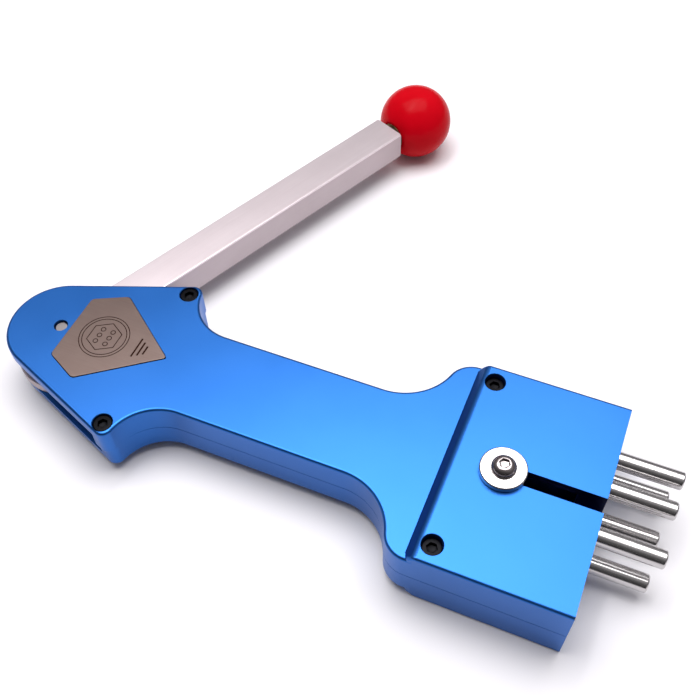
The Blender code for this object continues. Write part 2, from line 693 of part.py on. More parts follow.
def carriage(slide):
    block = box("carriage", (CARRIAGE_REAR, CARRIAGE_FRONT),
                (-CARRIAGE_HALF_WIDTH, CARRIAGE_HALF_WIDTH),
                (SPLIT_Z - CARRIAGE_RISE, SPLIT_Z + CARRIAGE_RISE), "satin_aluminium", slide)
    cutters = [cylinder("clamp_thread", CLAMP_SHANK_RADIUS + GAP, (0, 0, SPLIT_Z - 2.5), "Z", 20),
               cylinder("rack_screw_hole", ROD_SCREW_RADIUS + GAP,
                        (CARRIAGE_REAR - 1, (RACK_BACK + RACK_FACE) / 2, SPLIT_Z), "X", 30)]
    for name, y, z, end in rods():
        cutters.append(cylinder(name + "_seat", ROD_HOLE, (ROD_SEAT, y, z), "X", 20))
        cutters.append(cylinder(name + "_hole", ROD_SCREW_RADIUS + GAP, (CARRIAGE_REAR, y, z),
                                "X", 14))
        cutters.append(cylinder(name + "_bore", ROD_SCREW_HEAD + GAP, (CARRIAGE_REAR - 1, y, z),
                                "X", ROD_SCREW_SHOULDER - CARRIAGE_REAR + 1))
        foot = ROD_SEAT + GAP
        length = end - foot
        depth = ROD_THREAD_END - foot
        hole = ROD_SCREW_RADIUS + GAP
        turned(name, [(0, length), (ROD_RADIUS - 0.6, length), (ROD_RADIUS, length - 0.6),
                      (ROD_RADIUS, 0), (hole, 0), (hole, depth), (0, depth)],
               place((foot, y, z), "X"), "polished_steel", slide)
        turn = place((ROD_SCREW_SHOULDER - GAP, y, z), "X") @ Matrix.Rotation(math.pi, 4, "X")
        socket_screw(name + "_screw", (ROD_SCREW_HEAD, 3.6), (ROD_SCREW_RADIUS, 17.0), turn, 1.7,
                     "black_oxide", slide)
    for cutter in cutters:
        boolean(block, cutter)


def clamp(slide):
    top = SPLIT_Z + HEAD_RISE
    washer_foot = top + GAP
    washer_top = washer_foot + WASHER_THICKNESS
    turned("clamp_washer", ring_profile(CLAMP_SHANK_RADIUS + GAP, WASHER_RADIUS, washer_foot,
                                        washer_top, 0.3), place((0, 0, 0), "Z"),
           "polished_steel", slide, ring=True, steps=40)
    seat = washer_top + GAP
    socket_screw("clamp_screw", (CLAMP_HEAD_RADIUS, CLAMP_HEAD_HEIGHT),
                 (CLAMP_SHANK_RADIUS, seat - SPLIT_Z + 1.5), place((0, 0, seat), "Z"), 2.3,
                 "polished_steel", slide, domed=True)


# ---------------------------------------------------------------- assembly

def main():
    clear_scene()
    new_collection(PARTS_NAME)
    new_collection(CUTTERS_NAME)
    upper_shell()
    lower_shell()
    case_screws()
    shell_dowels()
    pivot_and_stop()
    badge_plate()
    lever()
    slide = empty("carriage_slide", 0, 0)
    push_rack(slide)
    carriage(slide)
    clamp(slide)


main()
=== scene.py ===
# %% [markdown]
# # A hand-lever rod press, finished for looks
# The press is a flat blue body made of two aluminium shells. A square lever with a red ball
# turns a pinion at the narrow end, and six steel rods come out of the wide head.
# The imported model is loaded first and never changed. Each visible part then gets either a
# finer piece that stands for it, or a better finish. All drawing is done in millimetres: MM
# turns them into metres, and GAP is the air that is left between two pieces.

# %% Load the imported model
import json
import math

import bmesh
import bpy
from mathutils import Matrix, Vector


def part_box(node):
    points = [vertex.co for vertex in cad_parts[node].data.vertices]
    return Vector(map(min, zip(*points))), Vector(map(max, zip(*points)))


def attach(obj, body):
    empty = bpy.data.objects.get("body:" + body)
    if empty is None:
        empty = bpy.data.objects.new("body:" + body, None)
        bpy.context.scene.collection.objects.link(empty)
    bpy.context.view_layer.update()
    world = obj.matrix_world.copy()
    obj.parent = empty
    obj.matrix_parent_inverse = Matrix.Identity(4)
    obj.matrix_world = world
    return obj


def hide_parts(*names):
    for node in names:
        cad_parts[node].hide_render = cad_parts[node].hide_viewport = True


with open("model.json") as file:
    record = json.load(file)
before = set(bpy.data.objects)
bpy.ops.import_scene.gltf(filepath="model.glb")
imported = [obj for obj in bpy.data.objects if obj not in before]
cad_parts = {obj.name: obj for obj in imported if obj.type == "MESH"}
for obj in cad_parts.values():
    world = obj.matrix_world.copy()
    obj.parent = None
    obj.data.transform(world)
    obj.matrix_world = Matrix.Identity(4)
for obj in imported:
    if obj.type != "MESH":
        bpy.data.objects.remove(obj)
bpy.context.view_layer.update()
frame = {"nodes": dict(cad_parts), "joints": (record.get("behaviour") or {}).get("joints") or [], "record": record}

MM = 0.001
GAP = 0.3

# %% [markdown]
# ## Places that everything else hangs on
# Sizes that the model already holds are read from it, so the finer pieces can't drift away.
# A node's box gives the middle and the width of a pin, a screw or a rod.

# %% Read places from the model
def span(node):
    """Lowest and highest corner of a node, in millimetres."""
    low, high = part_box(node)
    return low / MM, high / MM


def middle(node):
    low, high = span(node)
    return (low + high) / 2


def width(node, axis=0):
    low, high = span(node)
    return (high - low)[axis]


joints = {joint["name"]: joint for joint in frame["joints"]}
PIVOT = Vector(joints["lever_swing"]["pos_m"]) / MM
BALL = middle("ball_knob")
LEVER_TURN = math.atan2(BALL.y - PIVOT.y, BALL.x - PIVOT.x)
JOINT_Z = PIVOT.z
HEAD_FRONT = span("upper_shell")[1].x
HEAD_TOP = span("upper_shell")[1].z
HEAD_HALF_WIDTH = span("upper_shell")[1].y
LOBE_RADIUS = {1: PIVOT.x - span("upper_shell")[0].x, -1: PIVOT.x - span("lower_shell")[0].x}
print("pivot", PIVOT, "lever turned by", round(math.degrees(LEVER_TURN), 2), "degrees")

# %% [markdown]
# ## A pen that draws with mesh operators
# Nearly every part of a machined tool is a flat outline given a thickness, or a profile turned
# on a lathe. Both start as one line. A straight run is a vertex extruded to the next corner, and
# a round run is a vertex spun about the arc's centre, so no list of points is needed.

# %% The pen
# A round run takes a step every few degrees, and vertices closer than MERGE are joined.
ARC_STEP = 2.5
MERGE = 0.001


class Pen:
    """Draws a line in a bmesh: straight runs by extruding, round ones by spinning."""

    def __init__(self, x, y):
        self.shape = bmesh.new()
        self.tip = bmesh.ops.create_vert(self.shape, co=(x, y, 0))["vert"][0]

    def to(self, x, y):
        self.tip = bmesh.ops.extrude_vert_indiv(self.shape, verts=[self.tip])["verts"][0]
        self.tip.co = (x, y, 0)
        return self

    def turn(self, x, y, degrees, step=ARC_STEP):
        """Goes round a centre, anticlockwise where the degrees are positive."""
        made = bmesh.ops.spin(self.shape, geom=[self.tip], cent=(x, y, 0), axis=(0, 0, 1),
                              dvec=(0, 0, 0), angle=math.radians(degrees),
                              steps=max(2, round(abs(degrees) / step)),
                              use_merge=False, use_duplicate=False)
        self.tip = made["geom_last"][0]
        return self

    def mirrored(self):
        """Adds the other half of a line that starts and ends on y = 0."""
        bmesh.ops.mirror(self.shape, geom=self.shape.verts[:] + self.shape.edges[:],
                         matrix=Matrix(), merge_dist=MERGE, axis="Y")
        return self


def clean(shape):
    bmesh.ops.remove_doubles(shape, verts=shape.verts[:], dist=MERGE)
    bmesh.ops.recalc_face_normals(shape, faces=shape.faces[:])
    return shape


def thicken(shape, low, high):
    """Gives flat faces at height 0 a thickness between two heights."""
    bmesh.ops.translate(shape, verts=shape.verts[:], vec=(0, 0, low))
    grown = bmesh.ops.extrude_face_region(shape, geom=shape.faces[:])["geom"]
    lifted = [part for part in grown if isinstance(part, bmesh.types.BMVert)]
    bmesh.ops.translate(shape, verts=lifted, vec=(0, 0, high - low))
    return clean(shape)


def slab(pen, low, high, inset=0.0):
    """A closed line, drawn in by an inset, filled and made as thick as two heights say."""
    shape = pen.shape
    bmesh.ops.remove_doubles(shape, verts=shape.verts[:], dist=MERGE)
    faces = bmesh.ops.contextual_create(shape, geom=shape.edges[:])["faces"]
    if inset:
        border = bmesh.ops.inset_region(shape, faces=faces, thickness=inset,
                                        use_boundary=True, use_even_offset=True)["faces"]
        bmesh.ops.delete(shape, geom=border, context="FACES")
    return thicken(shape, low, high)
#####
SHORT TASK: Check each line above for the word "data", and copy the lines where it appears.

EXERCISE ANSWER:
    points = [vertex.co for vertex in cad_parts[node].data.vertices]
    empty = bpy.data.objects.get("body:" + body)
        empty = bpy.data.objects.new("body:" + body, None)
before = set(bpy.data.objects)
imported = [obj for obj in bpy.data.objects if obj not in before]
    obj.data.transform(world)
        bpy.data.objects.remove(obj)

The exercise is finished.